We introduce PRANCE, a Vision Transformer compression framework that jointly optimizes the activated channels and reduces tokens, based on the characteristics of inputs. Specifically, PRANCE~ leverages adaptive token optimization strategies for a certain computational budget, aiming to accelerate ViTs' inference from a unified data and architectural perspective. However, the joint framework poses challenges to both architectural and decision-making aspects. Firstly, while ViTs inherently support variable-token inference, they do not facilitate dynamic computations for variable channels. To overcome this limitation, we propose a meta-network using weight-sharing techniques to support arbitrary channels of the Multi-head Self-Attention and Multi-layer Perceptron layers, serving as a foundational model for architectural decision-making. Second, simultaneously optimizing the structure of the meta-network and input data constitutes a combinatorial optimization problem with an extremely large decision space, reaching up to around $10^{14}$, making supervised learning infeasible.
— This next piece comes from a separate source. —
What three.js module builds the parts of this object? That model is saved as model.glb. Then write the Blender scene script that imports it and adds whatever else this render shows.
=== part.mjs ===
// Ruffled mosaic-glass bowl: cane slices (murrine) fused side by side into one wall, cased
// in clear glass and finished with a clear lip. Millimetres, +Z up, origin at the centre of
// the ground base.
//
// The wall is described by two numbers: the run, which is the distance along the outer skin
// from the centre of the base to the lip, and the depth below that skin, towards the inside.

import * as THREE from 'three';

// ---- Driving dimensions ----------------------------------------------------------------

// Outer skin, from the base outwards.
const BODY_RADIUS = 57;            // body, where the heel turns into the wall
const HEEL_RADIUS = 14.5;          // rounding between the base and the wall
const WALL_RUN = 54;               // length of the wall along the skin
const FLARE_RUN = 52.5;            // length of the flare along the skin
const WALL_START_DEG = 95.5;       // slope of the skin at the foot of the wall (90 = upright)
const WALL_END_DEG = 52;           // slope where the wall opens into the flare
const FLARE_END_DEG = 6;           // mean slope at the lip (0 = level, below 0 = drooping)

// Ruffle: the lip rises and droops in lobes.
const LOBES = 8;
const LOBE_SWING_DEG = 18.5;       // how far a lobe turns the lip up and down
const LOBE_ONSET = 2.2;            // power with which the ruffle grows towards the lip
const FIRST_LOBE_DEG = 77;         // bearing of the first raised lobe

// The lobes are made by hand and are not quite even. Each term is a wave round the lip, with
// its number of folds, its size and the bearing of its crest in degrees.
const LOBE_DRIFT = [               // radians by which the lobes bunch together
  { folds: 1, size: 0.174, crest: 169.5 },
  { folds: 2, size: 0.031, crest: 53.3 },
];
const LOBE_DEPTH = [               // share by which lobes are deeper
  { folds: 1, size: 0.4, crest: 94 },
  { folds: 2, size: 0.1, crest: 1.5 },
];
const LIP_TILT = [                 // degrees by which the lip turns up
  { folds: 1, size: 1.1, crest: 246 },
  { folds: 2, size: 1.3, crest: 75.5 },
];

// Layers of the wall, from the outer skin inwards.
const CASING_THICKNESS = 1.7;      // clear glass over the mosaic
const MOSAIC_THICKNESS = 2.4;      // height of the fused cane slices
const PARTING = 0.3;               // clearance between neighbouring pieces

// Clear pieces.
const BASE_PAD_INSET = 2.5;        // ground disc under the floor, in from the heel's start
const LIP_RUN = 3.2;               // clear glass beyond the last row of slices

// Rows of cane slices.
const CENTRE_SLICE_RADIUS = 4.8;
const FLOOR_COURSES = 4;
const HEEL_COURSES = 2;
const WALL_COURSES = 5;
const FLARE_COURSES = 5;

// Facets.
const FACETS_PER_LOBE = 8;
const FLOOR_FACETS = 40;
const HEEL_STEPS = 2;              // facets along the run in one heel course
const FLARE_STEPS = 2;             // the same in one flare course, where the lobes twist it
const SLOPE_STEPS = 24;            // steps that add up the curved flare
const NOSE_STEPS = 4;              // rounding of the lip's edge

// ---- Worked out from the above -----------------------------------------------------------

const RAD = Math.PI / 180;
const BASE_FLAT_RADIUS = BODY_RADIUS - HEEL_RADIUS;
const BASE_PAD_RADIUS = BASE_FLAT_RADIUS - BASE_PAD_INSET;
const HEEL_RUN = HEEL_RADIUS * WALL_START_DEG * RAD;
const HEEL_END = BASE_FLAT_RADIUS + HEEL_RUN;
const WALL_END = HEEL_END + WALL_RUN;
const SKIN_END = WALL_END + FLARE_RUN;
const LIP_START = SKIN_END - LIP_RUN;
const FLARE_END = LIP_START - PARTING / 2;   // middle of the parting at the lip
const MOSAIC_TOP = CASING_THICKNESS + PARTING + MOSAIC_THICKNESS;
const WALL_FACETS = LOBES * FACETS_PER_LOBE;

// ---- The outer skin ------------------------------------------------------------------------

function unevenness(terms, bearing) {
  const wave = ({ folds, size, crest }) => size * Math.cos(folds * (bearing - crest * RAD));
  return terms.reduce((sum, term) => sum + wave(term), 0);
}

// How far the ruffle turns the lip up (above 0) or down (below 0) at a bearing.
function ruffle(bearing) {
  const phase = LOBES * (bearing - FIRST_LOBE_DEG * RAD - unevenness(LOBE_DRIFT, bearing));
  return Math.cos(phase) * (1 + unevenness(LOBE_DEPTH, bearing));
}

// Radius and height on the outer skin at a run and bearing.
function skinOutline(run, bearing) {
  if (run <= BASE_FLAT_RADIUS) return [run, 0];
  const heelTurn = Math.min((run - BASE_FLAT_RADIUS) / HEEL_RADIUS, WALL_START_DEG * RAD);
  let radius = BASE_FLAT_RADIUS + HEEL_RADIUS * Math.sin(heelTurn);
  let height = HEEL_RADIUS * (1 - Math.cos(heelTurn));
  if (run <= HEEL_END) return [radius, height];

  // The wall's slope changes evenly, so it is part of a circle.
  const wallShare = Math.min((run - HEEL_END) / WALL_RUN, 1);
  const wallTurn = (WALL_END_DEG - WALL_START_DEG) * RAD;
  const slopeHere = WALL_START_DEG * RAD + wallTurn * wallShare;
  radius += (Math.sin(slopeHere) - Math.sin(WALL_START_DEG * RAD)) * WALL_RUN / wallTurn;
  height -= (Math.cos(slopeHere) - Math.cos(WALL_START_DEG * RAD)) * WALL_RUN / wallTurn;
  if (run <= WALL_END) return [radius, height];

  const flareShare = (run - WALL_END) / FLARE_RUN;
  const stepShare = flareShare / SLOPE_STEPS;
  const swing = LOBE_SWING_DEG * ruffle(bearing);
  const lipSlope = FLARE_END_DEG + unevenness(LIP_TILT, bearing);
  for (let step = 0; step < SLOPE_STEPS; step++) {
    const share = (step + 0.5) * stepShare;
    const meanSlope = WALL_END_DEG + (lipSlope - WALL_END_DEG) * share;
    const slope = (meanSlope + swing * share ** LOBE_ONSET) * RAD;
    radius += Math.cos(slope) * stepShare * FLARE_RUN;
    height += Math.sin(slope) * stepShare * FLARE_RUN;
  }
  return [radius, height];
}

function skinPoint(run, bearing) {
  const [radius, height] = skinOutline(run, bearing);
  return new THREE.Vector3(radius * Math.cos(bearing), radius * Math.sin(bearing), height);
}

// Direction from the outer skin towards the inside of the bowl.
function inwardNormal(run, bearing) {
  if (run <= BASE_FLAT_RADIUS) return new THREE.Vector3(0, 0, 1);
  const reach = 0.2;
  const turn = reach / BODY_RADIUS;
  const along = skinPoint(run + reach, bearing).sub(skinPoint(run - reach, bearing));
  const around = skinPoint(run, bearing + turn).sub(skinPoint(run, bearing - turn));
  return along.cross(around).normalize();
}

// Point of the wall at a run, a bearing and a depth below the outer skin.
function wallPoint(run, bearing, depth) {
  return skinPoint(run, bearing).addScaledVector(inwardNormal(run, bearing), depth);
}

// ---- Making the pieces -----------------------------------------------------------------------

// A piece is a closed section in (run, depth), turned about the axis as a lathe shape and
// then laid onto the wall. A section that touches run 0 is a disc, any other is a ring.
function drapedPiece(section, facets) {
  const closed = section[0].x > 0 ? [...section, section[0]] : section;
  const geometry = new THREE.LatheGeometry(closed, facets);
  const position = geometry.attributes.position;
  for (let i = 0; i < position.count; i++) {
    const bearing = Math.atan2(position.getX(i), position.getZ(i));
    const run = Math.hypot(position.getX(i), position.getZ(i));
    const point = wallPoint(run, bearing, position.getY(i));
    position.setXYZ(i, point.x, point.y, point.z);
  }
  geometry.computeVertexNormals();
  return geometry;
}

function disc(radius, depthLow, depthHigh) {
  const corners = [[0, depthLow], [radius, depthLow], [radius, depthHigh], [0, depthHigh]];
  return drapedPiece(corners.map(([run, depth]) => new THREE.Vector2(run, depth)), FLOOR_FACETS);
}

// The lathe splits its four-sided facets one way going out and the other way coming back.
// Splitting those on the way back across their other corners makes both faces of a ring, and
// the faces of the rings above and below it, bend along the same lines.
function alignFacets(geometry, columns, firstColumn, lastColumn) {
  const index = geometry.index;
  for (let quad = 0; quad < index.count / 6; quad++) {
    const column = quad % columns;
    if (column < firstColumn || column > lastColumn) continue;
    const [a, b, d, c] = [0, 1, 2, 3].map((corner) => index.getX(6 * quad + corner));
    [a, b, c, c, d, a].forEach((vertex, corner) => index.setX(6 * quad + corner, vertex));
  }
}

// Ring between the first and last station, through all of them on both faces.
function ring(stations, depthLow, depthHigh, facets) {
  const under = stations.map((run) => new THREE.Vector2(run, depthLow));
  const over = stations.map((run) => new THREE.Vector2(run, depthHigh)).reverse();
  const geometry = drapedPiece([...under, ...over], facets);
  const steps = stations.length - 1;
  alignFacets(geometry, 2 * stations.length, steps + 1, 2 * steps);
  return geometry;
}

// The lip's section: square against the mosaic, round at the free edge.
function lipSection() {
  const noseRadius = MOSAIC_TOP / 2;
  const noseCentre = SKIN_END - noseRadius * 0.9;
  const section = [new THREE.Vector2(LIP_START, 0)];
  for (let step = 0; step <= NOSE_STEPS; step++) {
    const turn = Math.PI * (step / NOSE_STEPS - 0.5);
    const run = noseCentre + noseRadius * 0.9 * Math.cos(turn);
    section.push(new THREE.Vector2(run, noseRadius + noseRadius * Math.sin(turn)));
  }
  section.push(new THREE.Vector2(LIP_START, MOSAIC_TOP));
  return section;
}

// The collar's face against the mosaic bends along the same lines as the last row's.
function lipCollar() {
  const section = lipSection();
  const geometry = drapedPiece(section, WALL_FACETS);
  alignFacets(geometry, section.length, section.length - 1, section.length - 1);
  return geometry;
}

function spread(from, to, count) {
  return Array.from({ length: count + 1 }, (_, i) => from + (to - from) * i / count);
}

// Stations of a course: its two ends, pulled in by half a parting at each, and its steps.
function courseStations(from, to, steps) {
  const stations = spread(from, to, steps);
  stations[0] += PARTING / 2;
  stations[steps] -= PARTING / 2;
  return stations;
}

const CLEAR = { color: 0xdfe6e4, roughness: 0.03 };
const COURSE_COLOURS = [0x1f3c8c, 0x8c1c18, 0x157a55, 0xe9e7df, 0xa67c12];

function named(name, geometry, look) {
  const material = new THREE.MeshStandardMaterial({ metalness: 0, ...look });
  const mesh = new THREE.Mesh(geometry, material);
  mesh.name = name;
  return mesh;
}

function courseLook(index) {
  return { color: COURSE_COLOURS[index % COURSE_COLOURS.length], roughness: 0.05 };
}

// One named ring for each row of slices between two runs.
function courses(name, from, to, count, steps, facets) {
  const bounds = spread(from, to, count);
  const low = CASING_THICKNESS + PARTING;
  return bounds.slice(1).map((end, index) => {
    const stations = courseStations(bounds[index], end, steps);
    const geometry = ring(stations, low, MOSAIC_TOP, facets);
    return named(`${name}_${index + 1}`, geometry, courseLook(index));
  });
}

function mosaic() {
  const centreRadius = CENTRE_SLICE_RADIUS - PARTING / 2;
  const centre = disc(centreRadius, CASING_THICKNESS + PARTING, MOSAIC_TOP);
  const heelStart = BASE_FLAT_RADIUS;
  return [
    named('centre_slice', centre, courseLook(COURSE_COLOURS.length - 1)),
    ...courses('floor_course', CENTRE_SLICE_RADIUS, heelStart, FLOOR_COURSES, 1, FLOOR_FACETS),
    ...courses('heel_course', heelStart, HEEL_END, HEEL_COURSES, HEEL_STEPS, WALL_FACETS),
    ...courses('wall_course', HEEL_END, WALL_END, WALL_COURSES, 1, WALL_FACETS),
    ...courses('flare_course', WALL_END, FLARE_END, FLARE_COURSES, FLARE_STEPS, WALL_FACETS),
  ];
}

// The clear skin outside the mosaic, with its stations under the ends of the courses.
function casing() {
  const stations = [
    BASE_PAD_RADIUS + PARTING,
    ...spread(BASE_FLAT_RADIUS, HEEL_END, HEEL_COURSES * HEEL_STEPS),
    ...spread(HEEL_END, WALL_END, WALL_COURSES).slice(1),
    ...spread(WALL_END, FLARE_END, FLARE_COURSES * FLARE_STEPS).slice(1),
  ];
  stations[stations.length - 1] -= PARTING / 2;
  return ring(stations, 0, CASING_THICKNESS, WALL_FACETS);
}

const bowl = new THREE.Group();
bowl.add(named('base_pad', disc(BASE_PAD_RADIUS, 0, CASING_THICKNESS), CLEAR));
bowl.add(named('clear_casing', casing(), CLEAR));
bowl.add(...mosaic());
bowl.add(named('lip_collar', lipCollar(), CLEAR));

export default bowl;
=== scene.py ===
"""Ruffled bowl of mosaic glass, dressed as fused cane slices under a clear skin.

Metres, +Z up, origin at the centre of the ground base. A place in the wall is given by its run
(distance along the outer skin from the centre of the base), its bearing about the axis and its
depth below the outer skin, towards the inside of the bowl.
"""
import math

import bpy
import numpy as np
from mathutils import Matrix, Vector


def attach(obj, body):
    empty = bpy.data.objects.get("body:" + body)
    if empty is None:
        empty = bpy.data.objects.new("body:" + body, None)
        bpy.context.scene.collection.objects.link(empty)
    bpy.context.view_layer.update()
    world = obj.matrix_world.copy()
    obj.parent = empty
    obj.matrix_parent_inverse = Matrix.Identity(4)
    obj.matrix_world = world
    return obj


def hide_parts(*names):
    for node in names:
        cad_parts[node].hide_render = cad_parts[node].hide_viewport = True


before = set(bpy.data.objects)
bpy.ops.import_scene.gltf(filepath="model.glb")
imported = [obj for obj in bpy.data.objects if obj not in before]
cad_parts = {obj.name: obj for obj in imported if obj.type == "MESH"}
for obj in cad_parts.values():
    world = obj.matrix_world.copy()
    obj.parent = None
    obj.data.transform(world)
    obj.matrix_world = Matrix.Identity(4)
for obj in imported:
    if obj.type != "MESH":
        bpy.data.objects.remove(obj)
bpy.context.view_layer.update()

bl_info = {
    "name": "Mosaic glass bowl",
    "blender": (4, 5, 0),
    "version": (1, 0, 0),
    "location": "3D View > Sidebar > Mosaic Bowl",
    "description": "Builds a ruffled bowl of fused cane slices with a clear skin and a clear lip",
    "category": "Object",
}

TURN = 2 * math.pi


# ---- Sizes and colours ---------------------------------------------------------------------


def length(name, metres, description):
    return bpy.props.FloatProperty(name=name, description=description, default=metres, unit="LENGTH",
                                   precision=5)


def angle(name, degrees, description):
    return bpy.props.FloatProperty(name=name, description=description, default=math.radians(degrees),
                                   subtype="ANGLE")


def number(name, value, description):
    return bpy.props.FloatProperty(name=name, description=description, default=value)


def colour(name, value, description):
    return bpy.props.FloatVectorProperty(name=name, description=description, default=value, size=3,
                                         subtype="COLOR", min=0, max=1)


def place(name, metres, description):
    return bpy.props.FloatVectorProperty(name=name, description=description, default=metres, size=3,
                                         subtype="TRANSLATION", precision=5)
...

To this end, we design a lightweight selector employing Proximal Policy Optimization for efficient decision-making. Furthermore, we introduce a novel "Result-to-Go" training mechanism that models ViTs' inference process as a Markov decision process, significantly reducing action space and mitigating delayed-reward issues during training. Extensive experiments demonstrate the effectiveness of PRANCE~ in reducing FLOPs by approximately 50\%, retaining only about 10\% of tokens while achieving lossless Top-1 accuracy. Additionally, our framework is shown to be compatible with various token optimization techniques such as pruning, merging, and sequential pruning-merging strategies. The code is available at \href{https://github.com/ChildTang/PRANCE}{https://github.com/ChildTang/PRANCE}.

Figures (9)

• Figure 1: Comparison of PRANCE with SOTA methods.PRANCE achieves both higher Top-1 accuracy and lower complexity (FLOPs) in ImageNet.
• Figure 2: Illustration of the inference process of PRANCE.PRANCE is a lightweight framework for ViTs that jointly optimizes model structure and data. First of all, the framework divides the ViT model into four groups according to the inference sequence, each containing multiple ViT blocks. During inference, the selector utilizes the features of each group step by step to decide the model channel dimensions and token numbers for them, aiming to minimize FLOPs while ensuring accuracy. Moreover, PRANCE supports three main token optimization methods: pruning, merging, and pruning-then-merging.
• Figure 3: The framework of PRANCE.Left: The training of PRANCE consists of two stages: (1) Meta-model Pretraining. The meta-network is trained using the weight-sharing mechanism, where the smaller channels are subsets of the large channels, to support the variable channels. To simulate the variable channel decisions, a configuration is randomly selected for the MHSA layer and MLP layer in each training step. In this stage, we do not perform token optimization. (2) Sample-wise architecture-data joint optimization. After convergence of the meta-network, we freeze the meta-network and train the PPO selector using the "Result-to-Go" mechanism. In this stage, the PPO selector will jointly make the decisions for channel reduction of the MHSA layer and MLP layer, along with the decision of token reduction. Right: We adopt a sample-wise masking mechanism for supporting batched training of the selector, where the decisions are generated in the form of 0-1 mask and applied on the corresponding inputs (e.g., tokens, channels) using Hadamard product accordingly, to ensure dimensional consistency. During inference, the sample-wise mask can be replaced by averaging the decisions of each batch.
• Figure 4: The workflow of "Result-to -Go". This mechanism is only used for training the selector. To receive immediate feedback for each decision, the meta-network is divided into multiple groups. Initially, the meta-network is set to the maximum channel number for all groups. The selector then optimizes the model channels and tokens numbers for a single group at a time, allowing the meta-network to run to the end and obtain immediate feedback. Since the meta-network is fixed, its inference process can be viewed as a Markov decision process, allowing the selector to modify the structure of the meta-network groups one by one.
• Figure 5: Visualization of token pruning in different transformer groups.PRANCE effectively identifies and retains important tokens while removing unimportant ones to reduce the complexity of ViTs. Besides, our framrwork prefers to retain tokens in the early stages and optimize a large number of low-information tokens in the later stages.